Aug. 30, 2012 at 3:28 PM ET

California Department of Fish and Game /
Meatball, in his temporary home this week at the Lions, Tigers & Bears rescue facility in San Diego County.

A bear that kept coming back to the Los Angeles neighborhoods where he became a familiar sight in recent months, and is renowned for having gone into a resident's garage fridge, opening up a bag of meatballs from Costco and eating them, has a Twitter following of more than 28,000 and is headed to a permanent home — sans meatballs.

The bear, known as "Meatball," "Glen Bearian" and "210" — the latter because of the Interstate 210 freeway that parallels some of the Angeles National Forest in Los Angeles County where "Meatball" was twice returned by the California Department of Fish and Game.

The forest is near residential areas of La Canada, Flintridge and Glendale, and the reason for the name Glen Bearian, with a Twitter account by that name set up by Sarah Aujero, 29, who was happy to hear he's heading to a more permanent home.

"He needs a place where he … can have all the food and facilities for him to have a happy life," she told the Los Angeles Times. Aujero is using the Twitter account to help raise awareness and the money needed to move Meatball to a permanent home in Colorado. She's selling T-shirts and pins via a website, The Glendale Bear. Meatball had become quite a fixture for many months, and won the hearts of many area residents.

"This particular bear had become quite used to being there," in residential areas, Michael J. Stefanak, captain of the Southern Enforcement District for the Department of Fish and Game, told TODAY.com.

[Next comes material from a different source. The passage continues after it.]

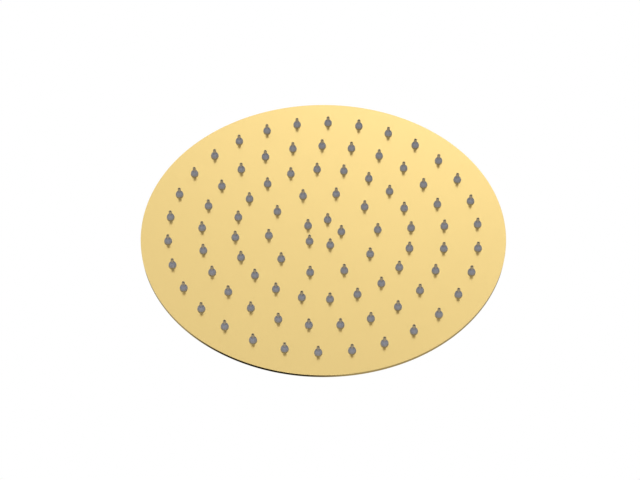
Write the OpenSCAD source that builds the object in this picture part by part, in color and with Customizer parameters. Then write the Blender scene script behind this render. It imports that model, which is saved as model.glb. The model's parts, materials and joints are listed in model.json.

"Both times we captured him and took him to the forest, he returned" to the neighborhoods. "The last time we took him to the forest, we were really hopeful he wouldn't come back — but he did."

Stefanak said state wildlife personnel determined that Meatball was more of a "nuisance" bear than an aggressive one; in his residential prowls, he never hurt anyone.

State officials said the bear is an adult — "He's 400 pounds-plus; he's definitely healthy," Stefanak said (probably all those meatballs).

This week, when Meatball was captured for a third time, he was taken to a rescue facility, Lions Tigers & Bears, in San Diego County, where he'll be for awhile before he is taken to his permanent home, the Wild Animal Sanctuary in Colorado.

At Lions Tigers & Bears, Meatball is bearing up.

"Meatball is doing great," said Jennifer Jenkins, a spokeswoman for the rescue facility, told TODAY.com. "He is getting accustomed to his new space and resting comfortably. He is not eating any more meatballs, but we have provided him lots of healthy food."